Re-posted: Sunday, May 9th, 2010

Tian Xia Tai Ping

It was an average series overall. It could be said to be a longer version of Chinese Odyssey starring Tony Leung Chiu Wai, Faye Wong, and Vicki Zhao, but more draggy/ stretched-out. There were good points of it, however. Since they added a lot of stuff in between with royal takeover and such. Robbers and thieves were actually the real good people who helped citizens while royal people and magistrate helped rich people harass the poor, etc.

Eric Suen and Shirley Dai had great chemistry together in this series. However, their story and the triangle stretched out quite a long time and it got super repetitive regarding the whole princess having to marry off to someone else or find a better suitor made it unbearable at some points. However, Princess Bei Bei’s relationship with her mother was very touching and was a great story.

The comedy was minimal and funny at first but it got repetitive and corny later on. As the series dragged on, I rather watch Eddie Kwan and the girl who played Xiao Xiao more. They were very funny and cute together although their relationship should have been focused and developed more towards the end and how they met, etc. There were hints, but still not enough scenes of them together.

Overall, it was an all right series. I must admit this was WAYYYY better than Long Fei Xiang Gong (Flying Dragon) with Eric Suen and Eddie Kwan because although the other story with the fairy was interesting, there were too many repetitive scenes and it was super slow. This one had some development and new stuff to drive the plot better. It seemed more reasonable at places to focus on certain parts more than others.

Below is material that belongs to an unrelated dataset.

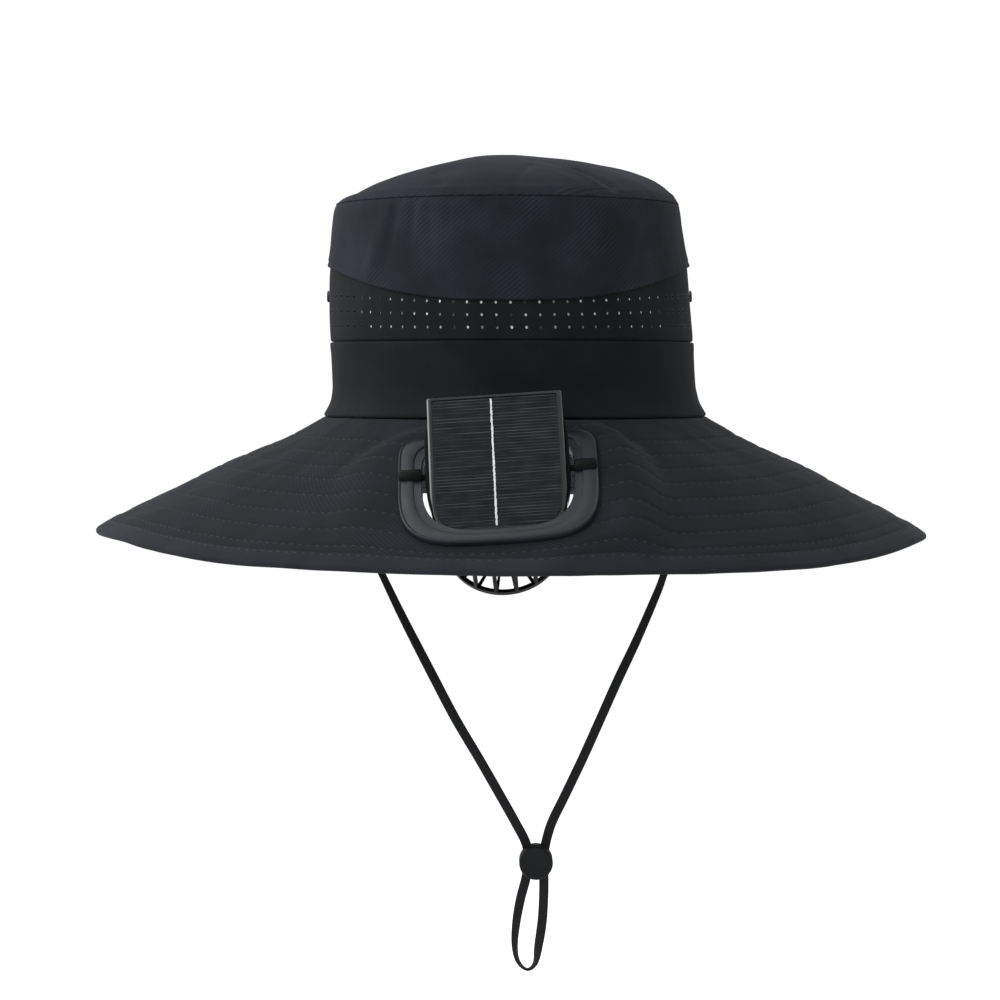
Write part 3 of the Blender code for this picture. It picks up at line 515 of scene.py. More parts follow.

I must say I was surprised to really like Huang Hai Bing in here and his acting was great since he was super evil in Smart Kid and in this one, he was super righteous and funny at the same time. His scenes with Ellen Chan were way too funny but shouldn’t be taken seriously since this one was mostly comedy after all.

Last but not least, love the sub-theme of the series “A Lifetime Without Regrets” sang by Liu Quan Sheng and Ellen Chan.